### WORK TO BE COMPLETED
Begin with the line that contains "corner, number, with_loop)", end with the line that contains "depsgraph = bpy.context.evaluated_depsgraph_get()", and extract exactly that stretch of lines.

⁂

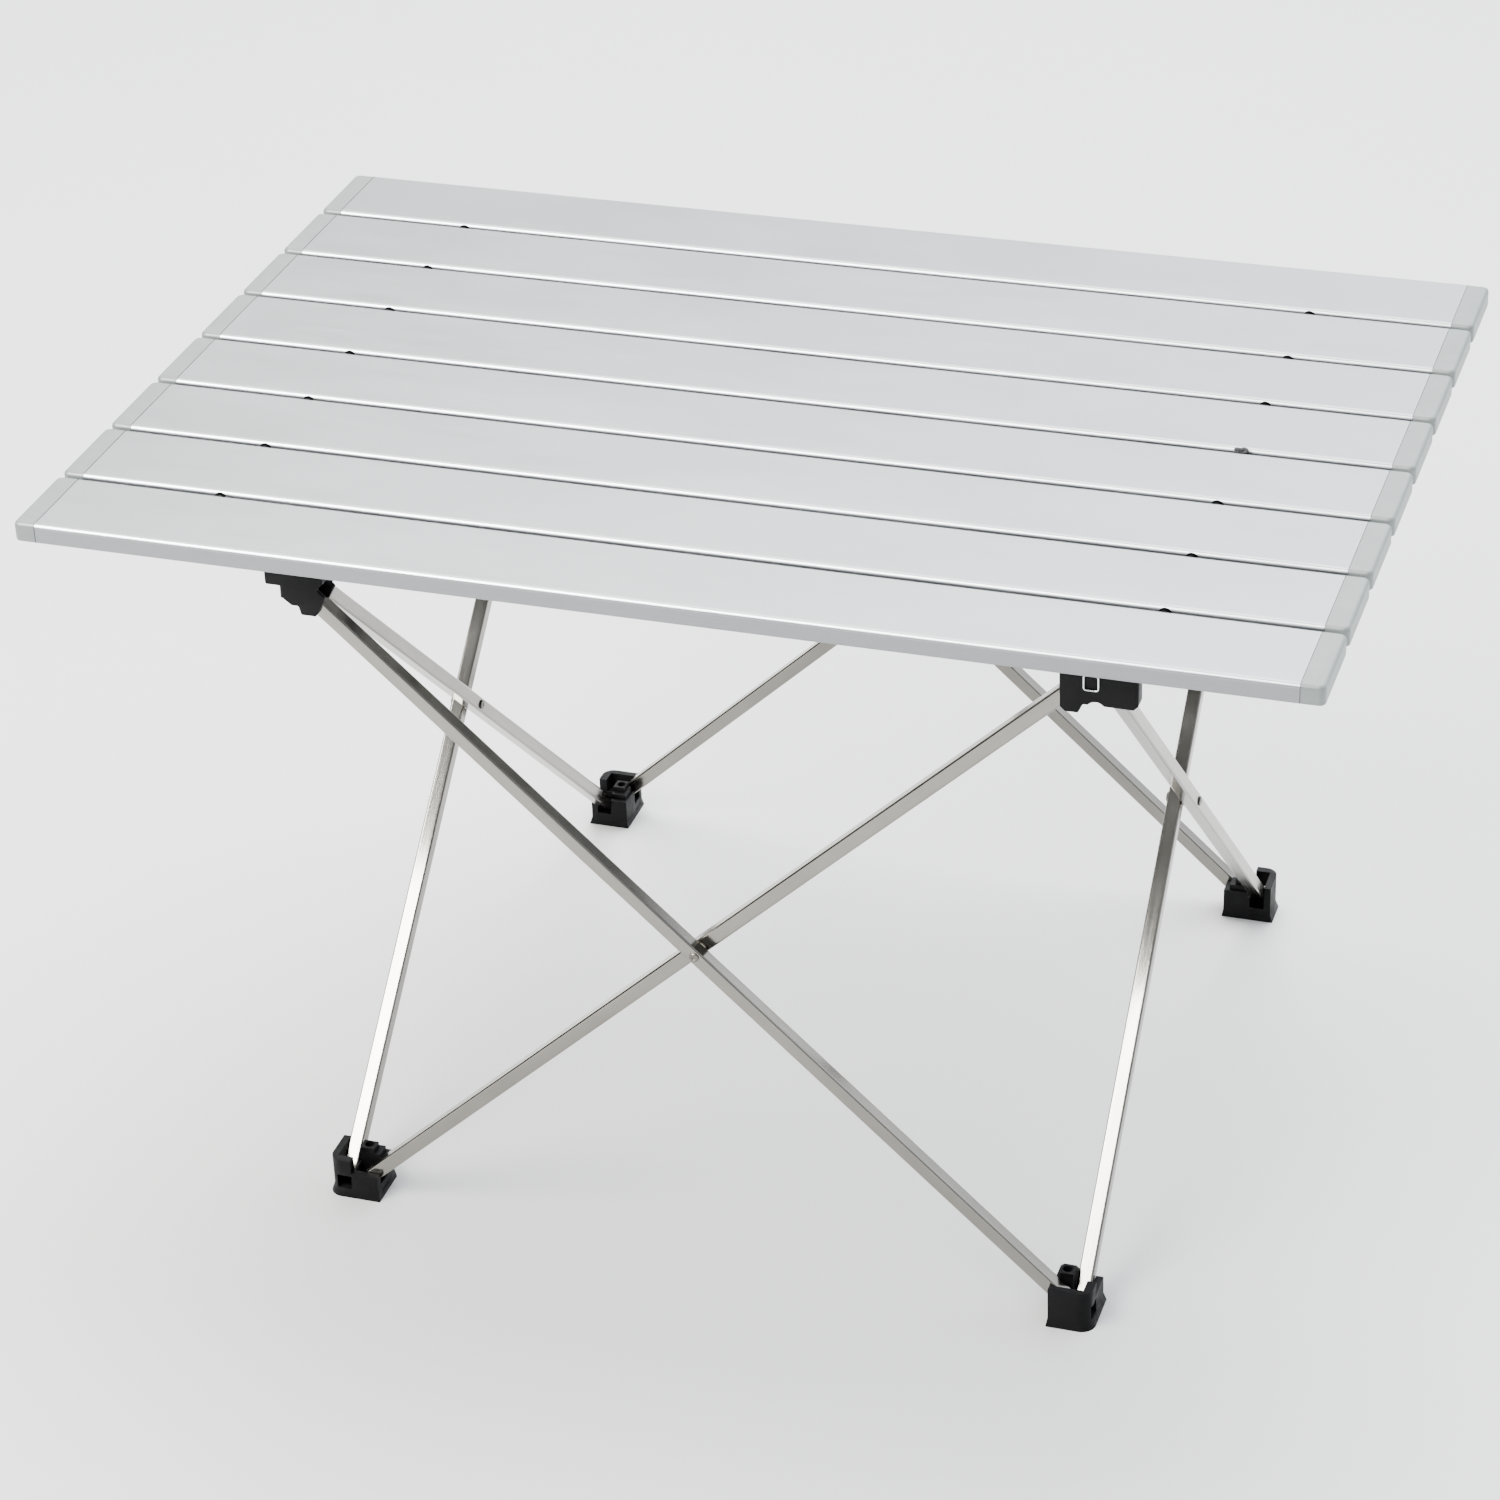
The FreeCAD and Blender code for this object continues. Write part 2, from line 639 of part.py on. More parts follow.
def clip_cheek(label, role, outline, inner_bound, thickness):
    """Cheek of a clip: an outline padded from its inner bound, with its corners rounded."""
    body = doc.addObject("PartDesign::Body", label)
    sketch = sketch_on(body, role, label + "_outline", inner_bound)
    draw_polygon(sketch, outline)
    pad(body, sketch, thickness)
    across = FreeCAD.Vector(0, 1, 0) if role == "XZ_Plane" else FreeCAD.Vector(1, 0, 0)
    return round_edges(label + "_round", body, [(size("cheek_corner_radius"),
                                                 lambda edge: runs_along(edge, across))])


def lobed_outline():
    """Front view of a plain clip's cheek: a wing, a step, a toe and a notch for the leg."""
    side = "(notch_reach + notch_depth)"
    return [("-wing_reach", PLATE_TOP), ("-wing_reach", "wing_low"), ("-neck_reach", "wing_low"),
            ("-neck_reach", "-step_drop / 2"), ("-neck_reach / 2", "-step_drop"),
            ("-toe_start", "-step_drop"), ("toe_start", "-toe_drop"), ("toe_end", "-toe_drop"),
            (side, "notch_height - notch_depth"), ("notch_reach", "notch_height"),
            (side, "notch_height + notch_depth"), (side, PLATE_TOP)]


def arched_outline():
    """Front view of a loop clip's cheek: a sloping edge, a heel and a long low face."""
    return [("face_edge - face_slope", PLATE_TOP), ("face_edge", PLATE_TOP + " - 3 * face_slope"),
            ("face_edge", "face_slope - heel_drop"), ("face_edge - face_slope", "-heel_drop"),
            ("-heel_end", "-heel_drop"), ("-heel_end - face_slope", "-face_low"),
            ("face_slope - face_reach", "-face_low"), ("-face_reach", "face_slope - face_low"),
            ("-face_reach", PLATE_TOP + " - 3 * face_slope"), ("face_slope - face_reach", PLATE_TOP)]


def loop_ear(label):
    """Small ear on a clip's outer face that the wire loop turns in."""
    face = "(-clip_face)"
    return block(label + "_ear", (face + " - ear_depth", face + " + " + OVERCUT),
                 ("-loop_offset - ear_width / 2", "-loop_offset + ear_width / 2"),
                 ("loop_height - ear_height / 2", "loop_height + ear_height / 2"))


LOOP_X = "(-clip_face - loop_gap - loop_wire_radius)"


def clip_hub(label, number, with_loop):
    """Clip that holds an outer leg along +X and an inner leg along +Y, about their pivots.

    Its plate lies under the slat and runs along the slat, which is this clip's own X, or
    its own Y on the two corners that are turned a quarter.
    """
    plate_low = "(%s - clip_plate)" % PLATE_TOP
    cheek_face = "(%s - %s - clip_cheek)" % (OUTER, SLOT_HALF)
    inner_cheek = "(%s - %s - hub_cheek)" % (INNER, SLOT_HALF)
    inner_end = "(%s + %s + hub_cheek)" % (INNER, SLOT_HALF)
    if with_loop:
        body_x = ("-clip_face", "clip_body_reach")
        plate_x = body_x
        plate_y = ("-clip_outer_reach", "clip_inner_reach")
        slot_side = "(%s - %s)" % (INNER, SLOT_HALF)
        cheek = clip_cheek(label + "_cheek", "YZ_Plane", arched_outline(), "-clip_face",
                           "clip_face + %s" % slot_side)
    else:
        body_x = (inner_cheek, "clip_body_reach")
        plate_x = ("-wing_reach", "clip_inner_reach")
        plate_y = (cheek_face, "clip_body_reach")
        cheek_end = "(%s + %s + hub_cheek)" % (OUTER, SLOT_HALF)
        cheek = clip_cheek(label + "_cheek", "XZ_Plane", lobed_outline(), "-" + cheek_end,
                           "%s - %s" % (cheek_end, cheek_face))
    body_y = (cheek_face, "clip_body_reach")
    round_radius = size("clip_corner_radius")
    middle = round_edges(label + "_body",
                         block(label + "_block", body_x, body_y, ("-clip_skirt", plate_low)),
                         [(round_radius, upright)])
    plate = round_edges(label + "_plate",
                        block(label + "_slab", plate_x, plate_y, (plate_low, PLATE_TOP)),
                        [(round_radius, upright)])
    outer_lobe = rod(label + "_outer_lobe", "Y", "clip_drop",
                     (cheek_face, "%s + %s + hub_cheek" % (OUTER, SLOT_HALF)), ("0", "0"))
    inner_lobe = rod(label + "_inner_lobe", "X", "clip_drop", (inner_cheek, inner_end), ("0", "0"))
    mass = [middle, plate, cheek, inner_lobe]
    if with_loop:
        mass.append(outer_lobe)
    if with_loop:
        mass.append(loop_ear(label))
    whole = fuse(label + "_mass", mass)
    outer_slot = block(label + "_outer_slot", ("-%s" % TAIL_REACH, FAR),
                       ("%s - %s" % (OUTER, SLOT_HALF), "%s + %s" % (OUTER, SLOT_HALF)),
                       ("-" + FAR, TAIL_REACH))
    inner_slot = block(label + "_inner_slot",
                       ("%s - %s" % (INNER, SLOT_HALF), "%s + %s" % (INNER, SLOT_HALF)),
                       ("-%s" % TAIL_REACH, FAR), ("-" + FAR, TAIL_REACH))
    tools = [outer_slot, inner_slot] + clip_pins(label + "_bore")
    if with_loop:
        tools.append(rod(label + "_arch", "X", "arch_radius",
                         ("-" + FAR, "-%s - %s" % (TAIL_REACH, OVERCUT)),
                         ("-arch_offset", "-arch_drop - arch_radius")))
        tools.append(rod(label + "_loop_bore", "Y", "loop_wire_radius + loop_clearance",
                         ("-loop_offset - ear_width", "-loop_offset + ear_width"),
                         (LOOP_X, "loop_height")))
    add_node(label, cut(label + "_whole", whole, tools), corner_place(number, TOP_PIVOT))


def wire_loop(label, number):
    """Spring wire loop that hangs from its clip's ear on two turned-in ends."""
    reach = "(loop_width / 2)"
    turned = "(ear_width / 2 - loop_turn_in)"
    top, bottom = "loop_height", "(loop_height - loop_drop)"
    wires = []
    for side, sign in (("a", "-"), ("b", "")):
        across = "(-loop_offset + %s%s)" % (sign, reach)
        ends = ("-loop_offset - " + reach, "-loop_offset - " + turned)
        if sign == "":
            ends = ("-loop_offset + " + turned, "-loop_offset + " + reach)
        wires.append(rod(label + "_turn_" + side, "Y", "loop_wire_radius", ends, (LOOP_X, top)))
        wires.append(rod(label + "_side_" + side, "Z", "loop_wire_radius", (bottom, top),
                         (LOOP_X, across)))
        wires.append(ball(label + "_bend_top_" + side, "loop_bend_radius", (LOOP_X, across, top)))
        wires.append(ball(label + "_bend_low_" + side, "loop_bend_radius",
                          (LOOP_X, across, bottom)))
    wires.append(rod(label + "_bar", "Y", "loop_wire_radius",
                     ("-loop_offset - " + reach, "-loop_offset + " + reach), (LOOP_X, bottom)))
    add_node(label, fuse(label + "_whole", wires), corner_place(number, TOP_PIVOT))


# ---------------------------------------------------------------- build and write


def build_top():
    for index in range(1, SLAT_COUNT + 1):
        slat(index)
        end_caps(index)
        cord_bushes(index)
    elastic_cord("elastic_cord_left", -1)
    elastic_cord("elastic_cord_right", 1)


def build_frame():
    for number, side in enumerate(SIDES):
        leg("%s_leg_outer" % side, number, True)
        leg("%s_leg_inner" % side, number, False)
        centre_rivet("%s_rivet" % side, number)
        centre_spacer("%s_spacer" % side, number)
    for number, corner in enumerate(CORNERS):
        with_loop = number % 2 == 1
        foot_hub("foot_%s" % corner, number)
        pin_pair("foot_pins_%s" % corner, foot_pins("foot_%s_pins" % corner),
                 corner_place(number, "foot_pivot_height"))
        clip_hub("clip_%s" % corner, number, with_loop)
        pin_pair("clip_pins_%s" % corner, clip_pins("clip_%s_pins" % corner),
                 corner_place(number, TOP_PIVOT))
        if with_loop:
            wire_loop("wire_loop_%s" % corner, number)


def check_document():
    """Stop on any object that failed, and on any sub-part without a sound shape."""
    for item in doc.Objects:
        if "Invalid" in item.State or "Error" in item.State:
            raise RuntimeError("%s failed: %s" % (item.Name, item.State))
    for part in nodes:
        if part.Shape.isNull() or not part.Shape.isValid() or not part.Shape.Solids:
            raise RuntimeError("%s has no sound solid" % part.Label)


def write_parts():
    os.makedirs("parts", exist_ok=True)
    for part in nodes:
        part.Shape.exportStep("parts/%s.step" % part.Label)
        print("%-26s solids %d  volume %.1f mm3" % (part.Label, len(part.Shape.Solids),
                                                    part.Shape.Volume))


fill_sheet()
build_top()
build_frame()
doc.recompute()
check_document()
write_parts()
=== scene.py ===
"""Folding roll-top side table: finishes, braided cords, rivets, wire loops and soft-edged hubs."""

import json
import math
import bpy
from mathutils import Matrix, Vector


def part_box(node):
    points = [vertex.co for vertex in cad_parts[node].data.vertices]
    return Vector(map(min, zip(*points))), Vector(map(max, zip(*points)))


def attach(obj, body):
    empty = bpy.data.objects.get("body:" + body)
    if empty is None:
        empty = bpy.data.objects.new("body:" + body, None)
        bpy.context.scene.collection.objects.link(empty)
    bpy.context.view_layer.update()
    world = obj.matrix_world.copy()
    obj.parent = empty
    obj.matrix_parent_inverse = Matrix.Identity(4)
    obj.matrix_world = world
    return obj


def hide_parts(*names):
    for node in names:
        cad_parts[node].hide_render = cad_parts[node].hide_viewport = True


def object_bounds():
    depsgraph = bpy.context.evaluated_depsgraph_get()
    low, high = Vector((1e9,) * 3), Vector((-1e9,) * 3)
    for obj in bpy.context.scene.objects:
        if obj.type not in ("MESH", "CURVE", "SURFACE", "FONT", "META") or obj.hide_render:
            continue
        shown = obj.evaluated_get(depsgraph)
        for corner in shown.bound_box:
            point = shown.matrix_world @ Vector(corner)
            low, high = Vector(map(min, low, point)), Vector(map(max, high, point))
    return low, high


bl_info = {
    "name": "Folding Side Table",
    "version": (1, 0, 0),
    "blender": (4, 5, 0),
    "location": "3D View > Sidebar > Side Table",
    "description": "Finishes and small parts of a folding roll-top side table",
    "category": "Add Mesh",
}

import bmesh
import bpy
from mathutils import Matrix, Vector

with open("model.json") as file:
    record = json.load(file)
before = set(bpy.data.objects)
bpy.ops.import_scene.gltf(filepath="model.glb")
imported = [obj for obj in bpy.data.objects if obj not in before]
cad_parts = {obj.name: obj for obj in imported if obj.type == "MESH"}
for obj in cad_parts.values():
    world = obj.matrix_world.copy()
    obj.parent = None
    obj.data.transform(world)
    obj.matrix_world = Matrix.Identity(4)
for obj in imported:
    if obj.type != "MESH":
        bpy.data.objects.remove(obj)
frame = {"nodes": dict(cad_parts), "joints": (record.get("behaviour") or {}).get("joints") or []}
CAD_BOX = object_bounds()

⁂

### RESPONSE TO THIS EXERCISE
        clip_hub("clip_%s" % corner, number, with_loop)
        pin_pair("clip_pins_%s" % corner, clip_pins("clip_%s_pins" % corner),
                 corner_place(number, TOP_PIVOT))
        if with_loop:
            wire_loop("wire_loop_%s" % corner, number)


def check_document():
    """Stop on any object that failed, and on any sub-part without a sound shape."""
    for item in doc.Objects:
        if "Invalid" in item.State or "Error" in item.State:
            raise RuntimeError("%s failed: %s" % (item.Name, item.State))
    for part in nodes:
        if part.Shape.isNull() or not part.Shape.isValid() or not part.Shape.Solids:
            raise RuntimeError("%s has no sound solid" % part.Label)


def write_parts():
    os.makedirs("parts", exist_ok=True)
    for part in nodes:
        part.Shape.exportStep("parts/%s.step" % part.Label)
        print("%-26s solids %d  volume %.1f mm3" % (part.Label, len(part.Shape.Solids),
                                                    part.Shape.Volume))


fill_sheet()
build_top()
build_frame()
doc.recompute()
check_document()
write_parts()
=== scene.py ===
"""Folding roll-top side table: finishes, braided cords, rivets, wire loops and soft-edged hubs."""

import json
import math
import bpy
from mathutils import Matrix, Vector


def part_box(node):
    points = [vertex.co for vertex in cad_parts[node].data.vertices]
    return Vector(map(min, zip(*points))), Vector(map(max, zip(*points)))


def attach(obj, body):
    empty = bpy.data.objects.get("body:" + body)
    if empty is None:
        empty = bpy.data.objects.new("body:" + body, None)
        bpy.context.scene.collection.objects.link(empty)
    bpy.context.view_layer.update()
    world = obj.matrix_world.copy()
    obj.parent = empty
    obj.matrix_parent_inverse = Matrix.Identity(4)
    obj.matrix_world = world
    return obj


def hide_parts(*names):
    for node in names:
        cad_parts[node].hide_render = cad_parts[node].hide_viewport = True


def object_bounds():
    depsgraph = bpy.context.evaluated_depsgraph_get()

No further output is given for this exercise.